ECMA 376 makes it clear in its scope that conformance is purely syntactic. As opposed to follow semantics.
It’s a way not to say that the schemas given are inclusive (you’ve got all alphabetically dumped there), but how elements are supposed to be combined isn’t documented.
Due to the sheer size of elements and attributes, it is therefore humanly impossible to reproduce those undocumented combinations in less than years upon years of work.
We are actually very close to where we were with binary files.
Just now third-parties who have done that work already for binary files have to do substantial work supporting the same thing stored differently.
Should Microsoft have worked to improve SVG with their DrawingML instead, I guess many of us would be willing to take a look at it. But the Office document model is just legacy angle-bracketed stuff, not something worth implementing.
-Stephane Rodriguez
PolR says
Stephane Rodriguez says:
“ECMA 376 makes it clear in its scope that conformance is purely syntactic. As opposed to follow semantics.
It’s a way not to say that the schemas given are inclusive (you’ve got all alphabetically dumped there), but how elements are supposed to be combined isn’t documented.”
This was precisely the point I was looking for. If conformance is syntactic, than rejecting a syntactically valid OOXML file is non conformant, even if it is made for valid semantic reasons.
Am I right to believe the conformance clause has legal implications? I can see some of them in procurement. If someone requires ISO or ECMA OOXML, then Microsoft Office 2007 is non conformant because it rejects syntactically valid input for semantic reasons.
On the other hand if an ODF application shrewdly includes a XML parser/editor for OOXML that can read and write valid OOXML, then the ODF application is OOXML conformant even if it can’t properly use the file as an office document. If the RFP doesn’t explicitly link the requested application features to OOXML beyond saying the OOXML standard must be supported, then the ODF application may legally meet all the requirements of the RFP while Microsoft Office doesn’t. :)
Imagine a government requiring ISO OOXML and selecting Microsoft Office 2007 over the conformant ODF proposal. If the ODF supplier wants to play tough, there is room for lawyers to have fun challenging the outcome of poorly written RFPs.
Of course Microsoft can “fix” the issue by adding an XML parser/editor functionality for semantically invalid OOXML instead of rejecting the file. This would only underline that the regular Office 2007 applications are not conformant. And RFP authors would have to include language in RFPs to mean they want Office, not ODF with silly OOXML add-ons.
This would require the RFP authors to be aware of the OOXML conformance clause. It would require public servants to understand the scope of OOXML is syntax while ODF covers semantics. Just that would be be a significant achievement for ODF adoption.

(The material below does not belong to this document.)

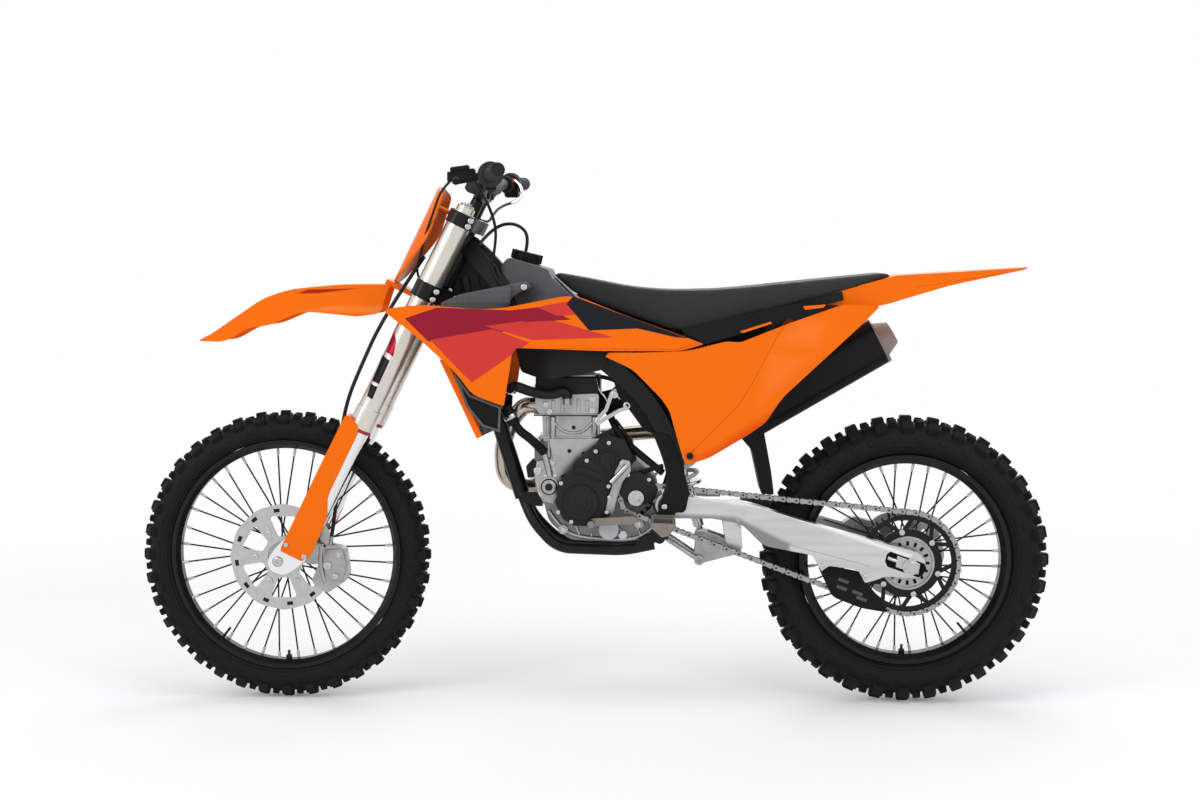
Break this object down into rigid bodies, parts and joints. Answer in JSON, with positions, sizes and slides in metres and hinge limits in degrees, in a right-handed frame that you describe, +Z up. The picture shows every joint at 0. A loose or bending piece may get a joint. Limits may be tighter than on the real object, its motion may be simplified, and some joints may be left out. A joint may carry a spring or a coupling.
{
  "type": "motocross bike",
  "caption": "Off-road competition motorcycle with knobbly wire wheels, long-travel fork, open frame and single-cylinder engine, slim seat and angular bodywork.",
  "frame": {"origin": "the rider's place: the top of the seat's dip on the bike's middle plane", "axes": "+X rearward along the bike, +Y to the bike's right, +Z up"},
  "size_m": [2.189, 0.8172, 1.2833],
  "materials": {
    "black_paint": "satin",
    "black_plastic": "matt",
    "cast_alloy": "cast",
    "dark_casting": "matt",
    "steel": "brushed",
    "exhaust_steel": "heat tinted",
    "silencer_black": "matt",
    "grey_plastic": "matt",
    "hose": "matt",
    "seat_cover": "gripper",
    "orange_plastic": "gloss",
    "radiator_alloy": "matt",
    "spring_steel": "gloss",
    "brushed_alloy": "brushed",
    "chain_steel": "oiled",
    "fork_alloy": "anodised",
    "chrome": "polished",
    "bar_alloy": "anodised",
    "grip_rubber": "matt",
    "tyre": "matt",
    "rim_black": "satin",
    "disc_steel": "ground"
  },
  "bodies": {
    "chassis": {"frame_main": "black_paint", "frame_cradle": "black_paint", "frame_guards": "black_plastic", "subframe": "black_paint", "engine_crankcase": "cast_alloy", "engine_cylinder": "cast_alloy", "engine_covers": "dark_casting", "front_sprocket": "steel", "exhaust_header": "exhaust_steel", "silencer": "silencer_black", "airbox": "black_plastic", "fuel_tank": "grey_plastic", "fuel_cap": "black_plastic", "tank_vent_hose": "hose", "coolant_hose": "hose", "seat": "seat_cover", "shrouds": "orange_plastic", "side_panels": "orange_plastic", "grab_strips": "black_plastic", "radiators": "radiator_alloy", "radiator_guards": "orange_plastic", "rear_fender": "orange_plastic", "mud_flap": "black_plastic", "footpegs": "steel", "foot_levers": "steel", "shock": "spring_steel", "linkage": "cast_alloy", "swingarm": "brushed_alloy", "rear_axle": "steel", "chain": "chain_steel", "chain_guide": "black_plastic", "rear_caliper": "cast_alloy"},
    "steering": {"triple_clamps": "black_paint", "fork_tubes": "fork_alloy", "fork_sliders": "chrome", "fork_guards": "orange_plastic", "front_fender": "orange_plastic", "number_plate": "orange_plastic", "handlebar": "bar_alloy", "bar_pad": "black_plastic", "grips": "grip_rubber", "hand_levers": "black_plastic", "front_axle": "steel", "front_caliper": "cast_alloy", "brake_hose": "hose", "control_cables": "hose"},
    "front_wheel": {"front_tyre": "tyre", "front_rim": "rim_black", "front_hub": "cast_alloy", "front_spokes": "rim_black", "front_disc": "disc_steel"},
    "rear_wheel": {"rear_tyre": "tyre", "rear_rim": "rim_black", "rear_hub": "cast_alloy", "rear_spokes": "rim_black", "rear_sprocket": "disc_steel", "rear_disc": "disc_steel"}
  },
  "joints": [
    {"name": "steering_turn", "type": "hinge", "parent": "chassis", "child": "steering", "pos_m": [-0.89612, 0, -0.6674], "axis": [0.4399, 0, 0.898], "range_deg": [-42, 42], "deforming": ["control_cables", "tank_vent_hose"]},
    {"name": "front_wheel_spin", "type": "hinge", "parent": "steering", "child": "front_wheel", "pos_m": [-0.95, 0, -0.641], "axis": [0, 1, 0], "continuous": true},
    {"name": "rear_wheel_spin", "type": "hinge", "parent": "chassis", "child": "rear_wheel", "pos_m": [0.543, 0, -0.645], "axis": [0, 1, 0], "continuous": true}
  ]
}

Please remind me, why is Microsoft doing this charade again?
tommyd3mdi says
Now this is a “good” one from one of MS representatives from New Zealand:
“Why does OOXML not include macros, scripting, OLE serialisation, and leave so much to be application-defined?
Competition between Office Automation suites has always been an important factor in driving much of the innovation that we enjoy in the industry and as users today. The process to standardise OOXML is a process to standardise the data format, not an application. Standardising the full application would remove the ability for different office applications to compete with each other and slow that pace of innovation. […]”
Perfect, there is the vendor-lock-in again! Well guys, just stick with your stupid binary format and don’t pretend your openess. Its just a farce, nothing more.
(source, via boycottnovell.com)
Anonymous says
Another meaning of implementation defined is that this are features that Microsoft will be changing everytime the rest of the world manage to work out how Microsoft currently are doing things.
RTF was promoted as a standard, but did really change on every new update of windows just to reduce interoperability. Any entry in dis29500 that is implementation defined are really blanket approval for Micrsoft to repeat the same stunt again and again with OOXML.